Wolf in sheep’s clothing

The most consequential single intervention from the Bench came from Justice Bagchi on 17 March. Additional Solicitor General K.M. Nataraj, appearing for the State of Uttar Pradesh,

argued that the Industrial Relations Code, 2020 — passed by Parliament but not yet in force — was “in the nature of a clarificatory law” and could be used to read down Bangalore Water Supply

Justice Bagchi pressed him on this description. “Do you really wish to press that argument that the Industrial Relations Code is a clarificatory law,” Justice Bagchi asked, “or is a law which redefines the labour relationship between employer and employee, where earlier vested rights were defined in the repealed law, namely the 1947 Act?” Nataraj qualified:“”It is not a clarificatory law but it is in the nature of clarificatory law.” Justice Bagchi pressed again: “That’s exactly. Are you going to pass off a wolf in sheep’s clothing?”

The exchange continued for several further turns, with Justice Bagchi framing his concern that accepting Nataraj’s interpretation would mean the Bench “unwittingly giving retrospectivity through our judicial imprimatur” to a not-yet-notified statute while reviewing a 48-year-old precedent. 

The intervention is characteristic of Justice Bagchi’s pattern: long-formed, doctrinally pointed, and focused on testing rather than asserting. It also illustrates why words and turns are not the same metric. Justice Bagchi’s 67 turns are the lowest among the five active judges, yet his words-per-turn ratio of 26 is the highest. When he intervened, he intervened at length, and the interventions tended to land.

Methodology

The figures in this article are drawn from the three TERES argument transcripts published by the Supreme Court of India for the hearings dated 17, 18 and 19 March. Each speaker’s distinct stretches of speech were extracted from the transcripts and the words were counted, after removing speaker labels and the transcriber’s bracketed annotations such as [UNCLEAR]. A ‘turn’ is the speech of a single named speaker between two speaker changes.
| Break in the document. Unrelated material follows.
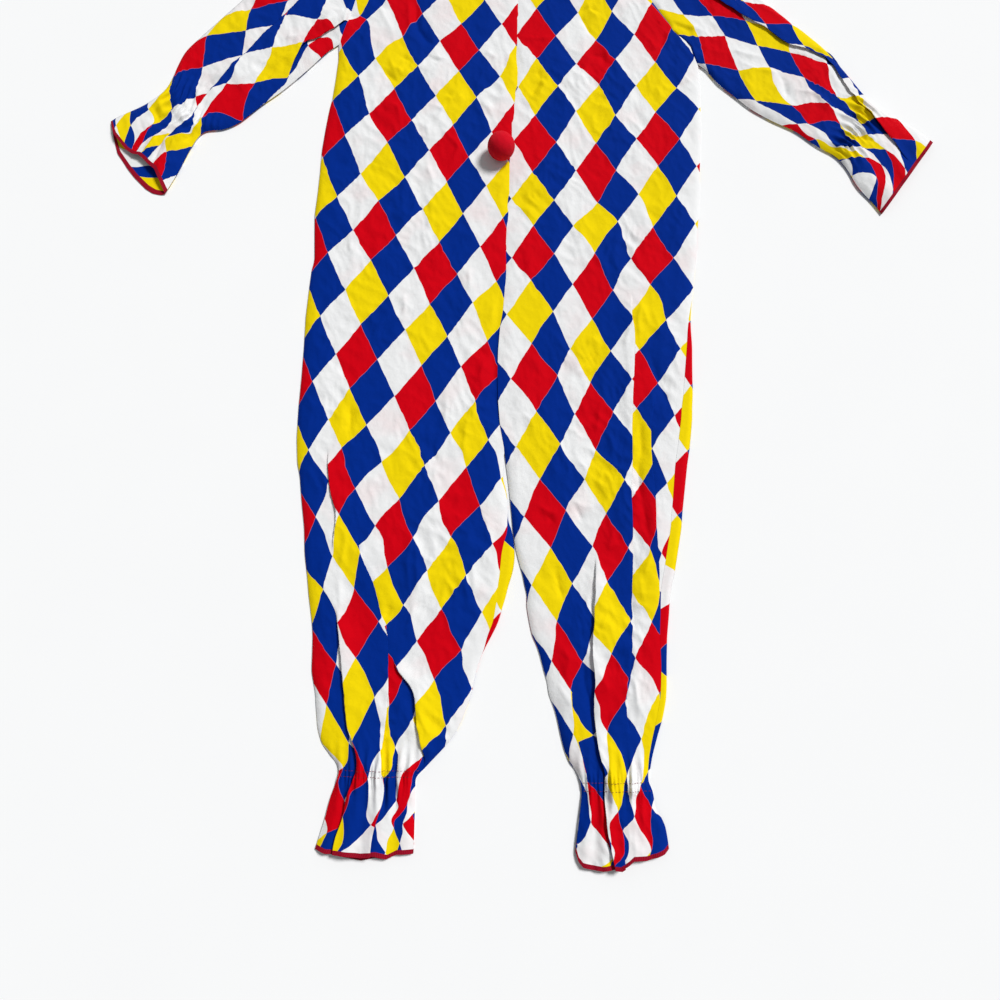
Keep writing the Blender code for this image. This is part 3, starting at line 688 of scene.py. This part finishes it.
def pulled(x, y, seed):
    """How far the creases draw the print aside at each place."""
    e, pull = 1.0, 4.0
    slope_x = (crumple(x + e, y, seed) - crumple(x - e, y, seed)) / (2 * e)
    slope_y = (crumple(x, y + e, seed) - crumple(x, y - e, seed)) / (2 * e)
    wide = [1.2 * lattice_noise(x / 30, y / 30, seed + k) for k in (5, 6)]
    small = [0.4 * lattice_noise(x / 12, y / 12, seed + k) for k in (8, 9)]
    return np.stack([wide[0] + small[0] - pull * slope_x, wide[1] + small[1] - pull * slope_y], -1)


def creased(table, x, y):
    """Height of the creases placed one by one, each sharp along its line and fading at its ends."""
    total = np.zeros_like(x)
    for (height, reach), path in ((kind, path) for kind, paths in table.items() for path in paths):
        path = np.array(path, float)
        steps = np.diff(path, axis=0)
        lengths = np.hypot(steps[:, 0], steps[:, 1])
        done, whole = 0.0, lengths.sum()
        best, best_at = np.full(x.shape, 1e9), np.zeros_like(x)
        for start, move, length in zip(path, steps, lengths):
            t = np.clip(((x - start[0]) * move[0] + (y - start[1]) * move[1]) / length**2, 0, 1)
            d = np.hypot(x - start[0] - t * move[0], y - start[1] - t * move[1])
            nearer = d < best
            best = np.where(nearer, d, best)
            best_at = np.where(nearer, (done + t * length) / whole, best_at)
            done += length
        ends = step(best_at / 0.3) * step((1 - best_at) / 0.3)
        total += height * (0.25 + 0.75 * ends) * np.exp(-np.sqrt(best**2 + (0.3 * reach) ** 2) / reach + 0.3)
    return total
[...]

Estimated times are computed at a conventional rate of 140 words per minute, which sits within the 130-to-160 wpm range commonly observed for senior counsel at the appellate bar; the published transcripts do not carry timestamps, so the estimated times are estimates, not measurements.

(Data extraction and word-level counting were performed using a script written for this analysis; the script’s outputs were cross-checked against an independent earlier run on the same data, producing identical turn counts. All editorial judgements and the conclusions drawn from the data are the author’s.)